For her European travels, she invented her own language — Springlish, an amalgamation of English, French, Spanish and Italian. She has a favorite seat on 763, 777 and MD80 airplanes, and if it’s not available, she sometimes changes her flight. And she once packed for a weeklong business trip in seven minutes. That’s why Caryn Carson is American Airlines’ American Way magazine’s 2010 Road Warrior.
Just making it into the final five was a thrill, the Tenet Healthcare attorney says. (Entrants had to write reasons why they are “Road Warriors”, as well as a rock-album based travel essay). “It is a pretty well-publicized contest, so there was a lot of competition,” she says.
When American Way let her know she was a finalist, they told her to get her campaign together. They weren’t kidding. In order to win the grand prize — 2 million Hilton HHonors bonus points, 1 million AAdvantage bonus miles, a BlackBerry Storm smartphone and a $100 Verizon Wireless gift card — she would have to procure more online votes than the other four finalists.
“I thought about past successful political campaigns when determining my strategy,” she says.
East Dallas-based director David Blood helped her shoot and edit clever You Tube commercials — one a political campaign parody and the other a contest headquarters break-in farce — to attract votes. “I basically had two ideas, and those were the two ideas we used for the videos,” she says. “I would not have known how to do any of this. I couldn’t have done it without [David’s] help.”
Blood says it was a team effort. “I was super psyched when I found out she’d won,” he says. “I hope the videos helped, but I think word of mouth helped as much.”
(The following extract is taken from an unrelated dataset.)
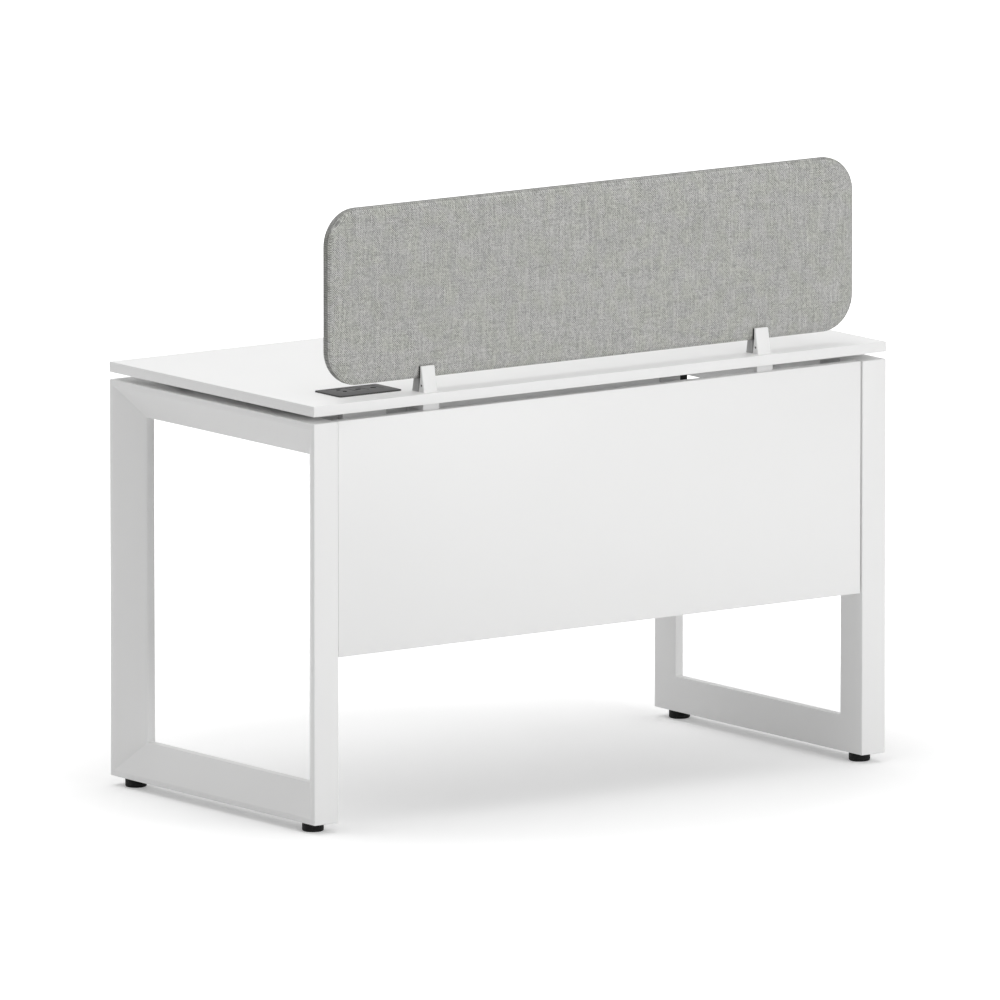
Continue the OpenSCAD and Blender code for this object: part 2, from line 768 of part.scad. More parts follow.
// Board inside the screen
module screen_core() {
    color("tan") difference() {
        rounded_plate(screen_w - 2 * cover_t - 2 * seat_gap, screen_h - 2 * cover_t - 2 * seat_gap,
                      screen_r - cover_t, screen_z0 + cover_t + seat_gap, core_y0, core_y1);
        both_sides() rod_y([bracket_x, core_y1 - screen_insert_l, desk_h + screen_screw_z],
                           screen_insert_r + fit_gap, screen_insert_l + overrun);
    }
}

module screen_inserts() {
    color("goldenrod") both_sides() difference() {
        rod_y([bracket_x, core_y1 - screen_insert_l, desk_h + screen_screw_z],
              screen_insert_r, screen_insert_l);
        rod_y([bracket_x, core_y1 - screen_insert_l - overrun, desk_h + screen_screw_z],
              screen_screw_r + fit_gap, screen_insert_l + 2 * overrun);
    }
}

// Section of a cover across a length l: flat inside, rounded at both outer edges
function cover_section(l) = [
    [-l / 2, 0],
    each corner_points([-l / 2, 0], [-l / 2, cover_t], [l / 2, cover_t], rim_r),
    each corner_points([-l / 2, cover_t], [l / 2, cover_t], [l / 2, 0], rim_r),
    [l / 2, 0]
];

// Half section of a cover's round corner
corner_section = [
    [0, 0],
    [0, cover_t],
    each corner_points([0, cover_t], [screen_r, cover_t], [screen_r, 0], rim_r),
    [screen_r, 0]
];

// Padded cover with rounded corners and a rounded rim, flat at y = 0 and crowned towards +Y
module padded_cover() {
    mid_w = screen_w - 2 * screen_r;
    mid_h = screen_h - 2 * screen_r;
    translate([0, 0, screen_z0]) {
        translate([0, 0, screen_r]) linear_extrude(height = mid_h) polygon(cover_section(screen_w));
        translate([-mid_w / 2, 0, screen_h / 2]) rotate([0, 90, 0]) linear_extrude(height = mid_w)
            polygon(cover_section(screen_h));
        for (x = [-mid_w / 2, mid_w / 2], z = [screen_r, screen_h - screen_r])
            translate([x, 0, z]) rotate([-90, 0, 0]) rotate_extrude($fn = round_fn) polygon(corner_section);
    }
}

module screen_front_cover() {
    color("darkgray") translate([0, screen_y0 + cover_t, 0]) mirror([0, 1, 0]) padded_cover();
}

module screen_rear_cover() {
    color("darkgray") difference() {
        translate([0, screen_y1 - cover_t, 0]) padded_cover();
        both_sides() rod_y([bracket_x, screen_y1 - cover_t - overrun, desk_h + screen_screw_z],
                           screen_screw_r + seat_gap, cover_t + 2 * overrun);
    }
}

// Fabric strip round the screen's edge, between the two covers
module screen_edge_cover() {
    color("gray") difference() {
        rounded_plate(screen_w, screen_h, screen_r, screen_z0, core_y0, core_y1);
        rounded_plate(screen_w - 2 * cover_t, screen_h - 2 * cover_t, screen_r - cover_t,
                      screen_z0 + cover_t, core_y0 - overrun, core_y1 + overrun);
    }
}

insert_y = power_y + insert_shift_y;

// Opening or body of an insert in the bezel
module insert_block(x, w, gap, z0, z1) {
    span([x - w / 2 - gap, insert_y - insert_d / 2 - gap, z0],
         [x + w / 2 + gap, insert_y + insert_d / 2 + gap, z1]);
}

module power_bezel() {
    color("dimgray") difference() {
        translate([power_x, power_y, desk_h]) {
            span([-bezel_w / 2 + bezel_r, -bezel_d / 2, 0], [bezel_w / 2 - bezel_r, bezel_d / 2, bezel_t]);
            span([-bezel_w / 2, -bezel_d / 2 + bezel_r, 0], [bezel_w / 2, bezel_d / 2 - bezel_r, bezel_t]);
            for (x = [-1, 1], y = [-1, 1])
                rod_z([x * (bezel_w / 2 - bezel_r), y * (bezel_d / 2 - bezel_r), 0], bezel_r, bezel_t);
        }
        insert_block(socket_x, socket_w, fit_gap, desk_h - overrun, desk_h + bezel_t + overrun);
        for (x = port_x) insert_block(x, port_w, fit_gap, desk_h - overrun, desk_h + bezel_t + overrun);
    }
}

insert_z1 = desk_h + bezel_t - insert_sink;

// Socket insert: two round pin holes in line with the desk's depth, and an earth hole
module socket_insert() {
    color("dimgray") difference() {
        insert_block(socket_x, socket_w, 0, insert_z1 - insert_t, insert_z1);
        for (s = [-1, 1])
            rod_z([socket_x, insert_y + s * pin_pitch / 2, insert_z1 - pin_depth], pin_r,
                  pin_depth + overrun);
        rod_z([socket_x + pin_pitch / 2, insert_y, insert_z1 - pin_depth], earth_r, pin_depth + overrun);
    }
}

module port_inserts() {
    color("dimgray") for (x = port_x) difference() {
        insert_block(x, port_w, 0, insert_z1 - insert_t, insert_z1);
        for (s = [-1, 1])
            rod_z([x + s * (port_l - port_h) / 2, insert_y + port_rise, insert_z1 - pin_depth],
                  port_h / 2, pin_depth + overrun);
        span([x - (port_l - port_h) / 2, insert_y + port_rise - port_h / 2, insert_z1 - pin_depth],
             [x + (port_l - port_h) / 2, insert_y + port_rise + port_h / 2, insert_z1 + overrun]);
    }
}

// Open-topped housing that hangs through the worktop
module power_housing() {
    color("lightgray") difference() {
        span([power_x - housing_w / 2, power_y - housing_d / 2, desk_h - housing_h],
             [power_x + housing_w / 2, power_y + housing_d / 2, desk_h]);
        span([power_x - housing_w / 2 + housing_t, power_y - housing_d / 2 + housing_t,
              desk_h - housing_h + housing_t],
             [power_x + housing_w / 2 - housing_t, power_y + housing_d / 2 - housing_t, desk_h + overrun]);
    }
}

inlet_x = power_x - housing_w / 2;
inlet_z = desk_h - housing_h + inlet_rise;

// Mains inlet on the housing's end: a walled recess with three pins
module power_inlet() {
    color("black") {
        for (s = [-1, 0, 1])
            rod_x([inlet_x - inlet_floor - inlet_pin_l, power_y + s * inlet_pin_pitch, inlet_z + inlet_h / 2],
                  inlet_pin_r, inlet_pin_l + inlet_floor);
        difference() {
            span([inlet_x - inlet_l, power_y - inlet_w / 2, inlet_z],
                 [inlet_x, power_y + inlet_w / 2, inlet_z + inlet_h]);
            span([inlet_x - inlet_l - overrun, power_y - inlet_w / 2 + inlet_wall, inlet_z + inlet_wall],
                 [inlet_x - inlet_floor, power_y + inlet_w / 2 - inlet_wall, inlet_z + inlet_h - inlet_wall]);
        }
    }
}

// Toes that clamp the housing under the worktop
module power_clamps() {
    color("silver") for (s = [-1, 1]) {
        clamp_y = power_y + s * (housing_d / 2 + clamp_l / 2);
        span([power_x + clamp_x - clamp_w / 2, clamp_y - clamp_l / 2, board_z0 - clamp_h],
             [power_x + clamp_x + clamp_w / 2, clamp_y + clamp_l / 2, board_z0]);
    }
}

// Sheet tray with a turned-in lip along its front wall
module cable_tray() {
    color("silver") translate([tray_x0, 0, 0]) rotate([90, 0, 90])
        linear_extrude(height = tray_x1 - tray_x0) polygon([
            [tray_y0, tray_z2],
            [tray_y0, tray_z0],
            [tray_y1, tray_z0],
            [tray_y1, tray_z1],
            [tray_y1 - tray_t, tray_z1],
            [tray_y1 - tray_t, tray_z0 + tray_t],
            [tray_y0 + tray_t, tray_z0 + tray_t],
            [tray_y0 + tray_t, tray_z2 - tray_t],
            [tray_y0 + tray_lip, tray_z2 - tray_t],
            [tray_y0 + tray_lip, tray_z2]
        ]);
}

// Black end cap that sleeves over the tray's left end, with a cable slot
module tray_end_cap() {
    color("black") difference() {
        span([tray_x0 - cap_t, tray_y0 - cap_t, tray_z0 - cap_t],
             [tray_x0 - cap_t + cap_skirt, tray_y1 + cap_t, tray_z1]);
        span([tray_x0, tray_y0, tray_z0], [tray_x0 + cap_skirt, tray_y1, tray_z1 + overrun]);
        span([tray_x0 - cap_t - overrun, (tray_y0 + tray_y1 - cap_slot_w) / 2, tray_z1 - cap_slot_h],
             [tray_x0 + overrun, (tray_y0 + tray_y1 + cap_slot_w) / 2, tray_z1 + overrun]);
    }
}

tray_screw_places = [for (x = hanger_x, y = [tray_y0 - hanger_foot / 2, tray_y1 + hanger_foot / 2]) [x, y]];

// Angle hangers: a leg on the tray's wall and a foot under the worktop
module tray_hangers() {
    color("gray") difference() {
        for (x = hanger_x) {
            for (y = [tray_y0 - sheet_t, tray_y1])
                span([x - hanger_w / 2, y, board_z0 - hanger_drop],
                     [x + hanger_w / 2, y + sheet_t, board_z0]);
            for (y = [tray_y0 - hanger_foot, tray_y1])
                span([x - hanger_w / 2, y, board_z0 - sheet_t],
                     [x + hanger_w / 2, y + hanger_foot, board_z0]);
        }
        for (p = tray_screw_places)
            rod_z([p[0], p[1], board_z0 - sheet_t - overrun], small_screw_r + fit_gap, sheet_t + 2 * overrun);
    }
}

module tray_screws() {
    color("silver") for (p = tray_screw_places) {
        rod_z([p[0], p[1], board_z0 - sheet_t - small_head_t], small_head_r, small_head_t);
        rod_z([p[0], p[1], board_z0 - sheet_t - small_head_t], small_screw_r,
              small_head_t + sheet_t + tray_screw_bite);
    }
}

worktop_board();
worktop_edge_bands();
right_front_post();
right_rear_post();
right_top_rail();
right_bottom_rail();
left_front_post();
left_rear_post();
left_top_rail();
left_bottom_rail();
foot_inserts();
front_right_foot_pad();
rear_right_foot_pad();
front_left_foot_pad();
rear_left_foot_pad();
front_right_foot_stud();
rear_right_foot_stud();
front_left_foot_stud();
rear_left_foot_stud();
right_side_channel();
left_side_channel();
channel_bolts();
front_beam();
rear_beam();
beam_end_plates();
beam_bolts();
worktop_spacers();
worktop_screws();
modesty_board();
modesty_edge_bands();
modesty_angles();
modesty_screws();
hanger_blocks();
hanger_screws();
right_bracket_base();
left_bracket_base();
right_bracket_cheek();
left_bracket_cheek();
bracket_pads();
bracket_grub_screws();
bracket_bolts();
screen_screws();
screen_core();
screen_inserts();
screen_front_cover();
screen_rear_cover();
screen_edge_cover();
power_bezel();
socket_insert();
port_inserts();
power_housing();
power_inlet();
power_clamps();
cable_tray();
tray_end_cap();
tray_hangers();
tray_screws();
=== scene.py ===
import json
import math

import bmesh
import bpy
from mathutils import Matrix, Vector


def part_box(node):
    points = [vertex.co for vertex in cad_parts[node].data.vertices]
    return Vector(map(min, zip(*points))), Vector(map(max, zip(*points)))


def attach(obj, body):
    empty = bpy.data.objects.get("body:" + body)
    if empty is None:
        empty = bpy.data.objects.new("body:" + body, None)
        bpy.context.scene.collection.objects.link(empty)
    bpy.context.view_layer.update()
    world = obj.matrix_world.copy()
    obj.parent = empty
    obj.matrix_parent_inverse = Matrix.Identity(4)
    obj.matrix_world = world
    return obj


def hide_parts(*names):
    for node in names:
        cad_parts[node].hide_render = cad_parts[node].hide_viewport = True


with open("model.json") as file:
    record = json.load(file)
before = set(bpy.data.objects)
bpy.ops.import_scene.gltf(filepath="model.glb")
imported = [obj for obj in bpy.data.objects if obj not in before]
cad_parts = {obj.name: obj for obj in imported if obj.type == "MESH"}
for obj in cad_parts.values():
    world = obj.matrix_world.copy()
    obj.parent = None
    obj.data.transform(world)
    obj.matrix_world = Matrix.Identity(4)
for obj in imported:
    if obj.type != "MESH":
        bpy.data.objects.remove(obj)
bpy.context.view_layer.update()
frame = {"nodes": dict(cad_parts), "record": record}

# Camera, solved from the photograph: a long lens from behind and above the desk's left-hand end.
CAMERA_PLACE = (20.8249, 28.7577, 6.3679)
CAMERA_HEADING = math.radians(144.087)
CAMERA_TILT = math.radians(90 - 9.4263)
CAMERA_LENS = 759.7
CAMERA_SENSOR = 36.0

# Small roundings, in metres.
BOARD_ROUND = 0.00025
BAND_ROUND = 0.0007
FRAME_ROUND = 0.0018
FRAME_CREASE = 0.0008
BRACKET_ROUND = 0.0016
BASE_ROUND = 0.0012
SMALL_ROUND = 0.0004

# Two places nearer than this count as one.
NEAR = 0.00001
# Corners of a CAD solid nearer than this are one corner.
WELD = 0.000002
# A full rounding stops this short of half the width.
HAIR = 0.000001

# Worktop: room round the power unit in its cut-out.
CUT_SLACK = 0.001

# Leg frames: width of the flat rim, depth of the bars, thickness of the opening's wall, where creases start.
RIM_WIDTH = 0.010
BAR_DEPTH = 0.062
OPENING_WALL = 0.016
CREASE_REACH = 0.004

# Feet: the dished top round the screw's well, the hollow sole, and the roundings below and above.
DISH_RIM = 0.007
DISH_DEPTH = 0.0015
WELL_RIM = 0.0068
WELL_DEPTH = 0.006
SOLE_RIM = 0.006
SOLE_SLOPE = 0.0025
SOLE_HOLLOW = 0.001
SOLE_ROUND = 0.0032
SHOULDER_ROUND = 0.001
STUD_ROUND = 0.0003

# Screen: corner radius, padding, edge strip and welts.
SCREEN_CORNER = 0.062
PAD_RISE = 0.0009
PAD_INSET = 0.0006
PAD_BACK = 0.008
PAD_RIM = 0.0030
PAD_VOXEL = 0.005
PAD_FRAMES = 20
STRIP_WALL = 0.0036
STRIP_ROUND = 0.0011
WELT_RADIUS = 0.00065
WELT_WALL = 0.0025
WELT_ROUND = 0.95 * WELT_RADIUS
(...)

For the photo shoot, American Way dressed Carson as Steven Tyler from Aerosmith, based on the theme of her travel essay. “It was a little embarrassing, but I thought to myself, ‘Caryn, you did all this work. Who cares if it’s embarrassing?’ ”
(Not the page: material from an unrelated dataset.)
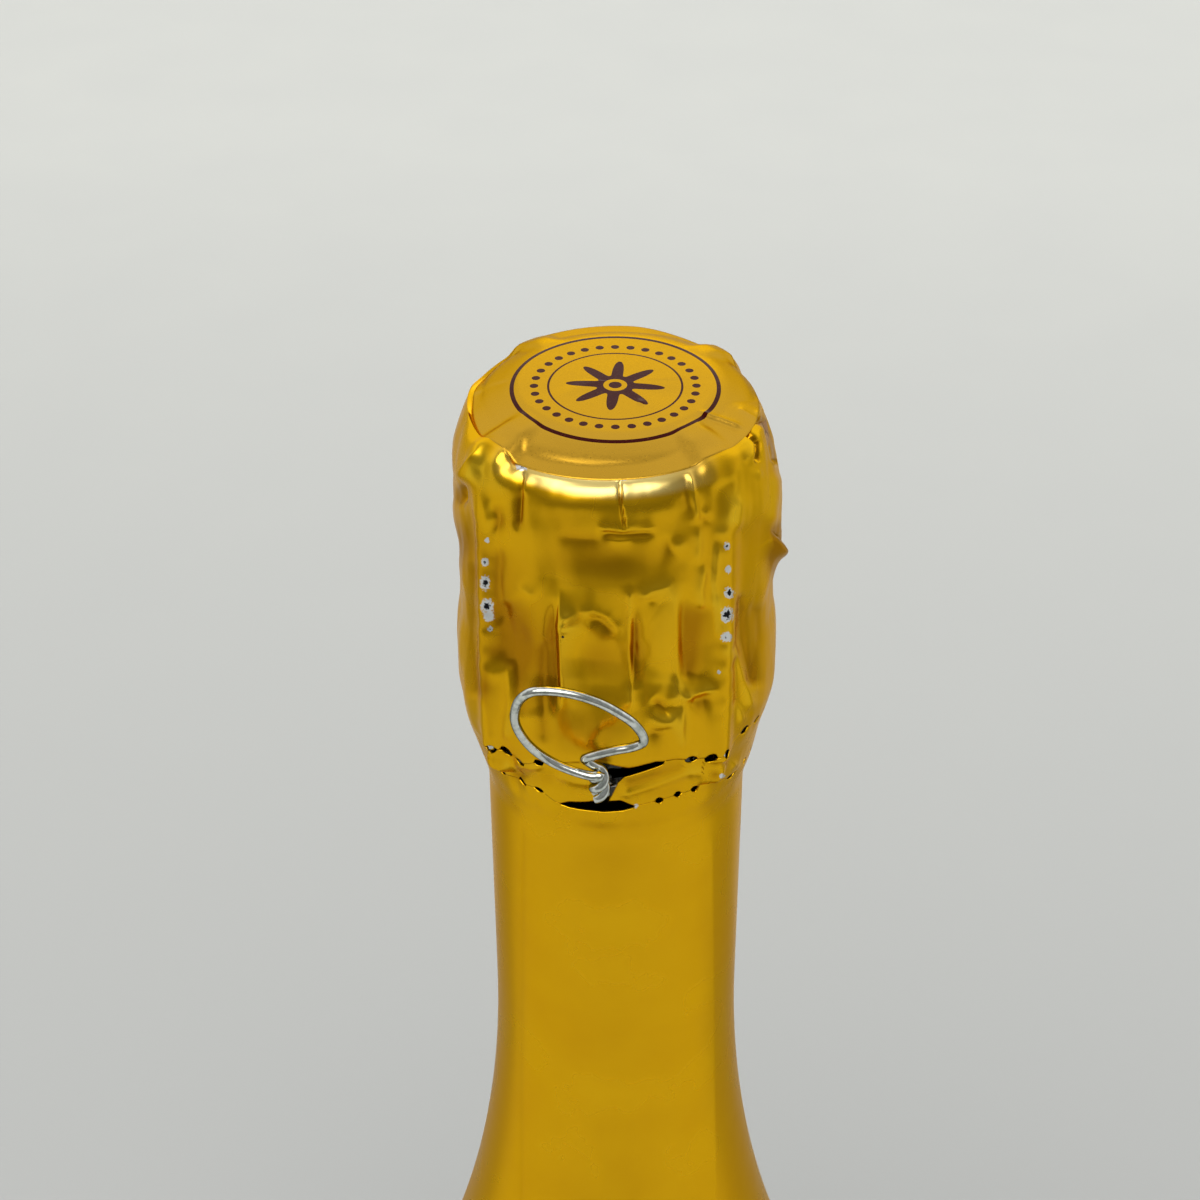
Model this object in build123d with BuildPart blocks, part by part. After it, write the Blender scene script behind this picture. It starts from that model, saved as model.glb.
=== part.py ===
from build123d import *
import math
import os

# Champagne bottle, millimetres.
# The origin is the centre of the ring that it stands on, +Z is up and the wire pull loop faces -Y.
# Angles round the neck are counted from -Y towards +X.

os.makedirs("parts", exist_ok=True)

# glass
glass_height = 300.0
body_radius = 44.5
neck_radius = 13.9
wall = 5.0
shoulder_round = 58.0
neck_flare = 170.0
neck_straight = 56.5
heel_round = 9.0
bearing_width = 4.0
base_thickness = 9.0
inner_heel_round = 8.0
punt_height = 31.0
punt_crown_share = 0.45
punt_side_share = 0.92
punt_rise_share = 0.32
inner_crown_share = 0.62

# glass finish at the mouth
bore_radius = 8.75
bore_length = 34.0
bore_lead = 0.6
bead_proud = 0.4
bead_height = 6.2
bead_round = 2.2
waist_depth = 1.0
collar_proud = 1.5
collar_drop = 15.0
collar_height = 5.8
collar_slope = 2.4
collar_chamfer = 0.7

# wine
wine_headspace = 64.0
wine_gap = 0.1

# cork
cork_length = 46.5
cork_head_height = 20.5
cork_head_radius = 15.3
cork_head_round = 4.5
cork_seat_gap = 0.2
cork_seat_radius = 11.6
cork_barrel_share = 0.45
cork_fit = 0.05
cork_disc_thickness = 5.5
cork_edge_chamfer = 0.8
cork_groove_radius = 1.2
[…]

Carson donated a portion of her winnings, 200,000 airlines miles, to the Stewpot, a Dallas-based resource center for the homeless, and though she ran an incredibly successful campaign, she says she doesn’t have much in the way of political aspirations. The experience did cause her to consider new possibilities.
“The contest awoke a few things in me. I tapped into different parts of myself. It made me think about other things I might enjoy doing in my life,” she says.
She not exactly sure how she’ll make sense of it all, but the sky’s the limit.